AliG replied to LnP's topic in New House & Self Build Design
Basically yes. As designed at the moment, the bed 3 wall support would need to join to another pieces of steel across the door. Much easier if it hits the corner and rests on a steel post there. Looking at it again though there may be an issue in that you will require a steel beam across the back of the house for the windows resting on the same post. I suspect that it is fine for them to meet at the same point, but I am not a structural engineer. You may also require steel for the east wall of bedroom 3 to sit on. All of this suggests to me that the wall between the study and sitting area should be a supporting wall of some description, as thick as the outside wall above it. You will require an 8m long beam to support the rear of bedroom 1 etc above the kitchen. This creates two issues. The wall between the study and kitchen will need to be robust to hold this. Either a solid wall or a steel post will be required and the post will be large considering the size of the beam. You will also have an issue in that you will need to lose a large steel beam in the ceiling of the kitchen (otherwise it will stick down into the room). As well as the issue of putting the beam in the ceiling, it creates issues with routing services. The kink in the wall currently for the window on the landing would only further complicate things, it might be that the small area of window is small enough it does not require steel support, I'd be more worried about the return in the outside wall to the window.but again I am not a SE. Architects persistently design houses like this and just leave the steel as an issue for the SE and builder to sort out later. Much better to design it as simple as possible to begin with. As to other comments I agree that the pantry causes a lot of issues, jutting out in the middle of the house. All the food in our house fits in the fridge, freezer and two kitchen cupboards. -
Critique of new new build design, please!

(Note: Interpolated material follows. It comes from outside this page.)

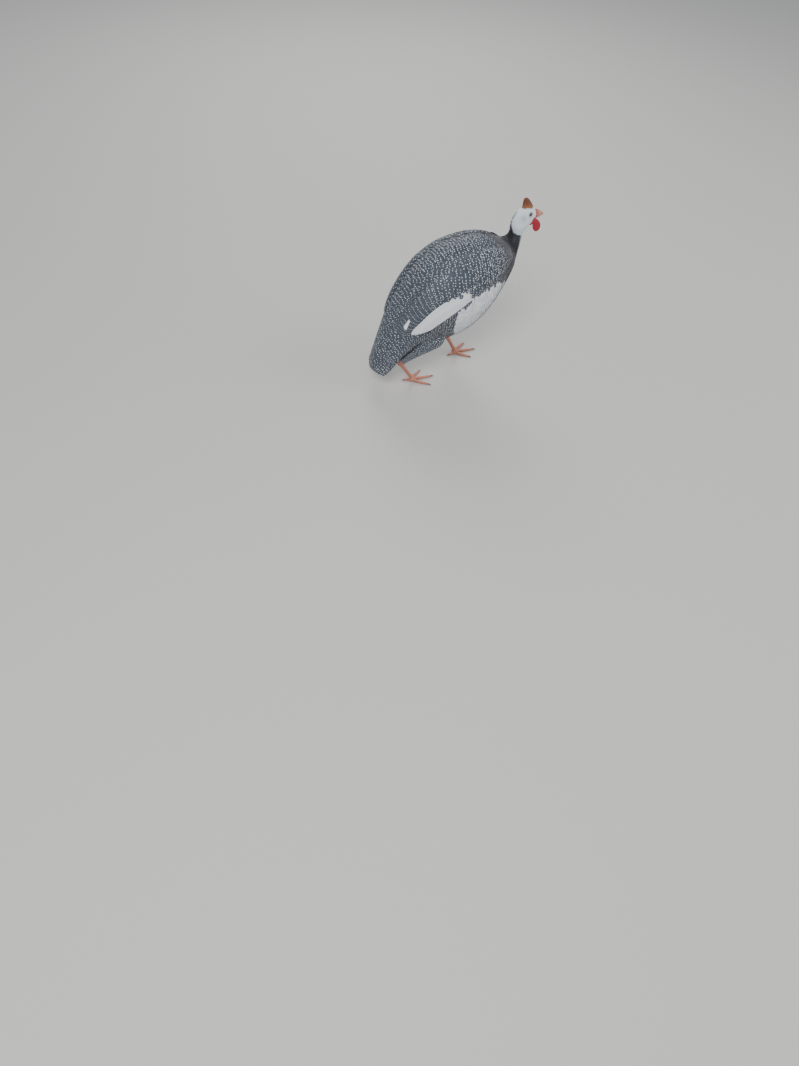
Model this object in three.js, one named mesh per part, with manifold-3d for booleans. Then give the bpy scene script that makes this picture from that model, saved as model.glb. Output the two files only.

AliG replied to LnP's topic in New House & Self Build Design
A two storey house is a lot easier from a fire perspective. However, you don't pay the VAT and it will be cheaper to do all of the work at once. I would guess that you will be in band G or H anyway. -
Critique of new new build design, please!
AliG replied to LnP's topic in New House & Self Build Design
I too would be looking to combine the boot and utility rooms as you have to walk through the utility room to get to the boot room anyway. -
Critique of new new build design, please!
AliG replied to LnP's topic in New House & Self Build Design
I like it in general, there are just some details points and some things may be personal taste. Construction issues 1. The rear first floor wall will be quite awkward to build and require considerable steel. I would look to one up the top right corner of bed 3 with the kitchen wall, otherwise you are trying to bear the support for that wall above the door between the kitchen and study. Similarly the landing and bed 1 wall is not a straight line which would be easier to rest on a steel beam and will need support in the wall between the study and sitting area. 2 2. The skylights hard against the rear wall would maybe be difficult to weather proof and would be better further out into the roof. I'd probably lose the one in the sitting area, maybe personal preference here, but seems unnecessary. Further skylights under a north facing wall will receive little light and may be a waste of time. 3. That large window in the sitting dining area will be expensive and I personally don't like how it is off centre relative to the room. Layout 1. Windows as mentioned. I would replace the roof lights with an east facing window in the dining area. 2. The WC is too small relative to the house and do you want your guests having to go through the utility room to get there? Also is the plan to not have a door to the utility room? I would probably move the WC to the back of the enormous pantry (personal issue here, but I doubt you'll ever need such a large pantry) 3. The plant room is possibly too small depending what you want in there. If you have an ASHP outside that will help. 4. The boot room is at the side of the house implying that this is where you plan to come into the house, but the garage and parking seem to be in front of the house. Maybe you plan to actually park at the side, but this could be annoying. Also depending on if you come in at the front or the side there could be an issue with lack of storage in the main hall. Could the garage be at the side and attached to the house? 5. It could be a bit dark in the middle of the kitchen without another window at the side. The sink is too far away from the table for clearing up dishes and getting glasses of water. 6. First floor seems good. I would consider making the dressing room smaller and putting a laundry room in part of the space. Then it might be easier to arrange the boot room space downstairs. 7. I'd put another velux on the second floor landing.